Pour Sahil, un entrepreneur indien de 37 ans ayant travaillé sept ans aux États-Unis, cette mesure marque un tournant. « Un Indien sur deux dans la tech rêve de partir en Amérique », observe-t-il. « Mais de moins en moins le feront à l’avenir. Ils vont devoir explorer d’autres horizons. » Cette redirection des ambitions pourrait bénéficier à d’autres pays, mais elle risque aussi de priver les États-Unis d’une main-d’œuvre qualifiée essentielle. Comme le souligne Sahil, l’idée selon laquelle bloquer les talents étrangers favorisera automatiquement les travailleurs américains est une erreur. « De nombreux postes resteront vacants », prédit-il.
« Les Indiens contribuent de façon significative à l’économie américaine. Les États-Unis subiront eux aussi les effets de cette mesure. »
Shashwath VS, étudiant en chimie
Une Opportunité pour l’Inde ?
Si la mesure est un coup dur pour les étudiants et les professionnels indiens, certains y voient une opportunité. Amitabh Kant, ancien dirigeant de NITI Aayog, a affirmé que cette décision pourrait « étouffer l’innovation américaine » tout en donnant un coup de fouet au secteur technologique indien. « En fermant la porte aux talents mondiaux, l’Amérique pousse les laboratoires, les brevets et les startups vers Bangalore, Hyderabad ou Gurgaon », a-t-il déclaré. Cette perspective est partagée par des experts qui estiment que l’Inde pourrait devenir un hub d’innovation encore plus attractif.

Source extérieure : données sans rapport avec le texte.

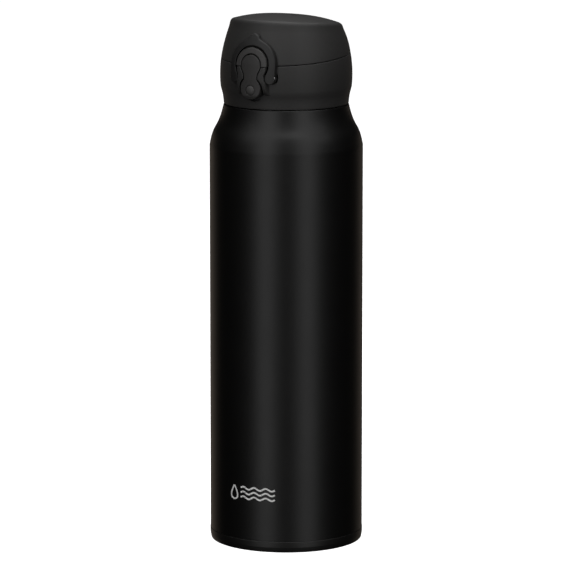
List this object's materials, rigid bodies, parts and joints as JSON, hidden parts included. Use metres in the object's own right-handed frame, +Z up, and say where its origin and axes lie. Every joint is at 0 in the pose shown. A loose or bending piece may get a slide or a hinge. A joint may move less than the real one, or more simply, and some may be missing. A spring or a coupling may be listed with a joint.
{
  "type": "vacuum flask",
  "caption": "Slim double-walled steel vacuum flask with a screw-on stopper, a sprung flip lid, a push button release and a flip-up lock ring.",
  "frame": {"origin": "centre of the base on the surface that the flask stands on", "axes": "+Z up along the flask's axis, -Y towards the latch, +Y towards the lid's hinge"},
  "size_m": [0.0756, 0.0756, 0.2627],
  "materials": {
    "body_paint": "satin black paint on stainless steel",
    "band_paint": "satin charcoal paint on the base band",
    "bare_steel": "electropolished stainless steel",
    "seal_glass": "dark sealing glass",
    "getter_pellet": "dull sintered metal",
    "copper_foil": "thin copper foil",
    "label_film": "blank silver film",
    "silicone": "soft translucent silicone",
    "inner_plastic": "smooth black polypropylene",
    "cap_plastic": "fine matte moulded plastic",
    "button_plastic": "fine matte moulded plastic",
    "pin_steel": "drawn stainless wire and rod"
  },
  "bodies": {
    "bottle": {"outer_shell": "body_paint", "inner_bottle": "bare_steel", "base_cup": "band_paint", "bottom_plate": "bare_steel", "seal_plug": "seal_glass", "getter": "getter_pellet", "reflector_foil": "copper_foil", "base_label": "label_film"},
    "gasket": {"stopper_gasket": "silicone"},
    "stopper": {"stopper_core": "inner_plastic", "stopper_shell": "cap_plastic", "mouthpiece": "inner_plastic", "mouthpiece_gasket": "silicone", "hinge_pin": "pin_steel", "lid_spring": "pin_steel", "latch_pin": "pin_steel", "button_spring": "pin_steel"},
    "lid": {"lid_shell": "cap_plastic", "lid_liner": "inner_plastic", "lid_gasket": "silicone"},
    "button": {"push_button": "button_plastic"},
    "ring": {"lock_ring": "cap_plastic"}
  },
  "joints": [
    {"name": "cap_lift", "type": "slide", "parent": "bottle", "child": "gasket", "axis": [0, 0, 1], "range_m": [0, 0.0201]},
    {"name": "cap_turn", "type": "hinge", "parent": "gasket", "child": "stopper", "pos_m": [0, 0, 0.2264], "axis": [0, 0, 1], "range_deg": [0, 900]},
    {"name": "lid_hinge", "type": "hinge", "parent": "stopper", "child": "lid", "pos_m": [0, 0.0332, 0.2462], "axis": [-1, 0, 0], "range_deg": [0, 135]},
    {"name": "button_press", "type": "hinge", "parent": "stopper", "child": "button", "pos_m": [0, -0.0321, 0.2343], "axis": [1, 0, 0], "range_deg": [0, 6.5], "stiffness_Nm_per_rad": 0.15, "springref_deg": -5.73, "deforming": ["button_spring"]},
    {"name": "ring_flip", "type": "hinge", "parent": "stopper", "child": "ring", "pos_m": [0, -0.0321, 0.2343], "axis": [1, 0, 0], "range_deg": [0, 150]}
  ],
  "couplings": [
    {"joint": "cap_lift", "follows": "cap_turn", "m_per_rad": 0.0012732}
  ]
}
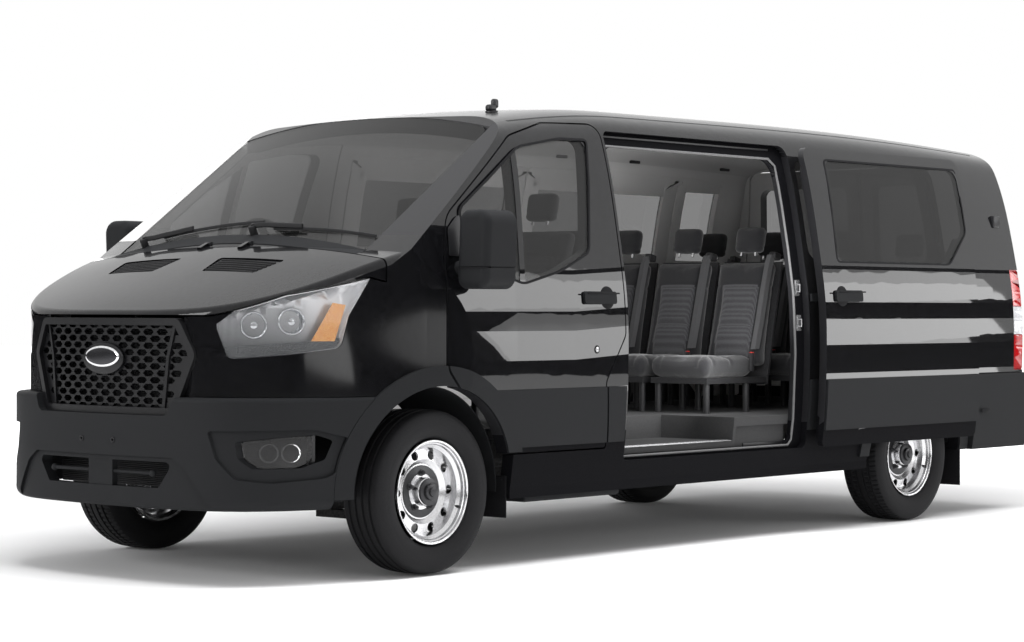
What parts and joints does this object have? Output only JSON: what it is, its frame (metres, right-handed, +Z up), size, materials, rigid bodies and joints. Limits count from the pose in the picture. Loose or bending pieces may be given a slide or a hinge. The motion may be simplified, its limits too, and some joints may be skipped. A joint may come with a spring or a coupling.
{
  "type": "minibus",
  "caption": "Low-roof passenger minibus on a long wheelbase with an open sliding side door, hinged front doors, rear doors and bonnet, and rows of seats inside.",
  "frame": {"origin": "on the ground below the middle of the bounding box", "axes": "+X forward, +Y to the vehicle's left, +Z up"},
  "size_m": [5.982, 2.4686, 2.0982],
  "materials": {
    "paint": "gloss",
    "floor": "matte",
    "black_plastic": "matte",
    "dash": "matte",
    "screen_glass": "gloss",
    "dark_glass": "gloss",
    "bumper_plastic": "textured",
    "gloss_black": "gloss",
    "lamp_lens": "gloss",
    "tail_lens": "gloss",
    "seat_cloth": "matte",
    "black_steel": "satin",
    "cast_metal": "satin",
    "wheel_steel": "satin",
    "tyre": "matte"
  },
  "bodies": {
    "body_shell": {"floor_pan": "floor", "side_wall_left": "paint", "side_wall_right": "paint", "roof": "paint", "wings": "paint", "scuttle": "black_plastic", "dashboard": "dash", "steering_wheel": "dash", "windscreen": "screen_glass", "side_glass": "dark_glass", "front_bumper": "bumper_plastic", "grille": "gloss_black", "headlamps": "lamp_lens", "fog_lamps": "lamp_lens", "tail_lamps": "tail_lens", "rear_bumper": "bumper_plastic", "sliding_door": "paint", "sliding_door_trim": "bumper_plastic", "door_track": "black_plastic", "cladding": "bumper_plastic", "front_seats": "seat_cloth", "seat_row_2": "seat_cloth", "seat_row_3": "seat_cloth", "seat_row_4": "seat_cloth", "seat_frames": "black_steel", "chassis_rails": "black_steel", "engine": "cast_metal", "rear_axle": "black_steel", "front_suspension": "black_steel", "underbody": "black_steel", "rear_door_hinges": "black_plastic"},
    "front_door_left": {"front_door_left": "paint", "front_door_glass_left": "dark_glass", "front_door_trim_left": "bumper_plastic"},
    "front_door_right": {"front_door_right": "paint", "front_door_glass_right": "dark_glass", "front_door_trim_right": "bumper_plastic"},
    "rear_door_left": {"rear_door_left": "paint", "rear_door_glass_left": "dark_glass"},
    "rear_door_right": {"rear_door_right": "paint", "rear_door_glass_right": "dark_glass"},
    "bonnet": {"bonnet": "paint"},
    "knuckle_left": {"knuckle_left": "cast_metal"},
    "knuckle_right": {"knuckle_right": "cast_metal"},
    "wheel_front_left": {"rim_front_left": "wheel_steel", "tyre_front_left": "tyre"},
    "wheel_front_right": {"rim_front_right": "wheel_steel", "tyre_front_right": "tyre"},
    "wheel_rear_left": {"rim_rear_left": "wheel_steel", "tyre_rear_left": "tyre"},
    "wheel_rear_right": {"rim_rear_right": "wheel_steel", "tyre_rear_right": "tyre"}
  },
  "joints": [
    {"name": "front_door_left_hinge", "type": "hinge", "parent": "body_shell", "child": "front_door_left", "pos_m": [1.941, 1.034, 1], "axis": [0, 0, -1], "range_deg": [0, 68]},
    {"name": "rear_door_left_hinge", "type": "hinge", "parent": "body_shell", "child": "rear_door_left", "pos_m": [-2.892, 0.85, 1], "axis": [0, 0, -1], "range_deg": [0, 180]},
    {"name": "front_door_right_hinge", "type": "hinge", "parent": "body_shell", "child": "front_door_right", "pos_m": [1.941, -1.034, 1], "axis": [0, 0, 1], "range_deg": [0, 68]},
    {"name": "rear_door_right_hinge", "type": "hinge", "parent": "body_shell", "child": "rear_door_right", "pos_m": [-2.892, -0.85, 1], "axis": [0, 0, 1], "range_deg": [0, 180]},
    {"name": "bonnet_hinge", "type": "hinge", "parent": "body_shell", "child": "bonnet", "pos_m": [2.257, 0, 1.412], "axis": [0, -1, 0], "range_deg": [0, 50]},
    {"name": "steering_left", "type": "hinge", "parent": "body_shell", "child": "knuckle_left", "pos_m": [1.968, 0.8, 0.353], "axis": [0, 0, 1], "range_deg": [-35, 35]},
    {"name": "wheel_spin_front_left", "type": "hinge", "parent": "knuckle_left", "child": "wheel_front_left", "pos_m": [1.968, 0.866, 0.353], "axis": [0, 1, 0], "continuous": true},
    {"name": "wheel_spin_rear_left", "type": "hinge", "parent": "body_shell", "child": "wheel_rear_left", "pos_m": [-1.782, 0.8715, 0.353], "axis": [0, 1, 0], "continuous": true},
    {"name": "steering_right", "type": "hinge", "parent": "body_shell", "child": "knuckle_right", "pos_m": [1.968, -0.8, 0.353], "axis": [0, 0, 1], "range_deg": [-35, 35]},
    {"name": "wheel_spin_front_right", "type": "hinge", "parent": "knuckle_right", "child": "wheel_front_right", "pos_m": [1.968, -0.866, 0.353], "axis": [0, 1, 0], "continuous": true},
    {"name": "wheel_spin_rear_right", "type": "hinge", "parent": "body_shell", "child": "wheel_rear_right", "pos_m": [-1.782, -0.8715, 0.353], "axis": [0, 1, 0], "continuous": true}
  ],
  "couplings": [
    {"joint": "steering_right", "follows": "steering_left", "ratio": 1}
  ]
}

Les entreprises américaines, confrontées à des coûts prohibitifs, pourraient en effet délocaliser davantage leurs opérations vers l’Inde, renforçant les Global Capability Centres (GCC) déjà en pleine expansion. Ces centres, qui regroupent des activités stratégiques comme la recherche et le développement, pourraient bénéficier d’un afflux de talents rapatriés. De plus, des pays comme le Canada, le Royaume-Uni ou les Émirats arabes unis, avec des politiques migratoires plus souples, pourraient attirer les jeunes diplômés indiens déçus par les États-Unis.
Repenser l’Avenir : Vers de Nouvelles Destinations
Face à cette nouvelle réalité, les étudiants indiens commencent à explorer d’autres options. Sudhanva Kashyap, par exemple, envisage désormais les Pays-Bas ou d’autres pays européens. « Ce serait extraordinaire si la décision était annulée », confie-t-il, tout en reconnaissant que cela semble improbable. Cette réorientation géographique pourrait redessiner la carte des migrations étudiantes. Des pays comme l’Allemagne, l’Irlande ou Singapour, qui offrent des programmes de formation en anglais et des opportunités professionnelles, pourraient devenir des destinations privilégiées.
Pays | Atouts pour les Étudiants Indiens |
---|---|
Pays-Bas | Programmes en anglais, coûts abordables, politiques migratoires ouvertes. |
Canada | Permis de travail post-études, voie vers la résidence permanente. |
Allemagne | Frais de scolarité faibles, forte demande en ingénieurs. |
Un Défi pour les Relations Indo-Américaines
La décision de Trump intervient dans un contexte de tensions croissantes entre l’Inde et les États-Unis. Outre la hausse des frais de visa, des mesures comme les tarifs douaniers imposés par les États-Unis sur les importations indiennes ont crispé les relations bilatérales. Pourtant, les deux pays ont historiquement bénéficié de la mobilité des talents. Les professionnels indiens ont contribué à l’innovation, à la création de richesses et au renforcement des liens entre les deux nations. En limitant cette mobilité, les États-Unis risquent de perdre un atout stratégique dans la course mondiale à l’innovation, notamment face à la Chine.
Certains observateurs estiment que cette mesure pourrait être contestée devant les tribunaux américains, car le visa H1-B a été créé par une loi du Congrès en 1990. Une telle contestation pourrait retarder ou modifier l’application de la hausse des frais. En attendant, l’incertitude domine, tant pour les étudiants que pour les entreprises. Les universités américaines, qui accueillent chaque année des milliers d’étudiants indiens, pourraient également voir leurs inscriptions chuter si le retour sur investissement des études aux États-Unis diminue.
Que Faire Face à Cette Nouvelle Réalité ?
Pour les étudiants indiens, l’heure est à l’adaptation. Voici quelques pistes pour naviguer dans ce nouveau paysage :
- Explorer d’autres destinations : Les pays européens et le Canada offrent des alternatives viables avec des coûts moindres et des opportunités professionnelles.
- Se former localement : L’Inde développe rapidement ses propres hubs technologiques, offrant des perspectives de carrière attrayantes.
- Anticiper les changements : Suivre l’évolution des politiques migratoires et se préparer à des scénarios variés.
Pour les entreprises, la stratégie pourrait consister à investir davantage dans les talents locaux, tout en délocalisant certaines opérations vers des pays où les coûts sont plus abordables. Cette approche pourrait paradoxalement renforcer le secteur technologique indien, qui a déjà prouvé sa capacité à rivaliser sur la scène mondiale.
Un Tournant pour l’Avenir
La hausse des frais du visa H1-B marque un tournant dans la relation entre l’Inde et les États-Unis. Pour les étudiants comme Sudhanva Kashyap, elle représente la fin d’un rêve, mais aussi le début d’une réflexion sur de nouvelles opportunités. Si les États-Unis risquent de perdre leur attractivité pour les talents étrangers, l’Inde pourrait tirer parti de cette situation pour renforcer son propre écosystème d’innovation. Reste à savoir si cette mesure, initialement prévue pour un an, sera maintenue ou contestée. En attendant, des milliers de jeunes Indiens réécrivent leur avenir, loin du rêve américain.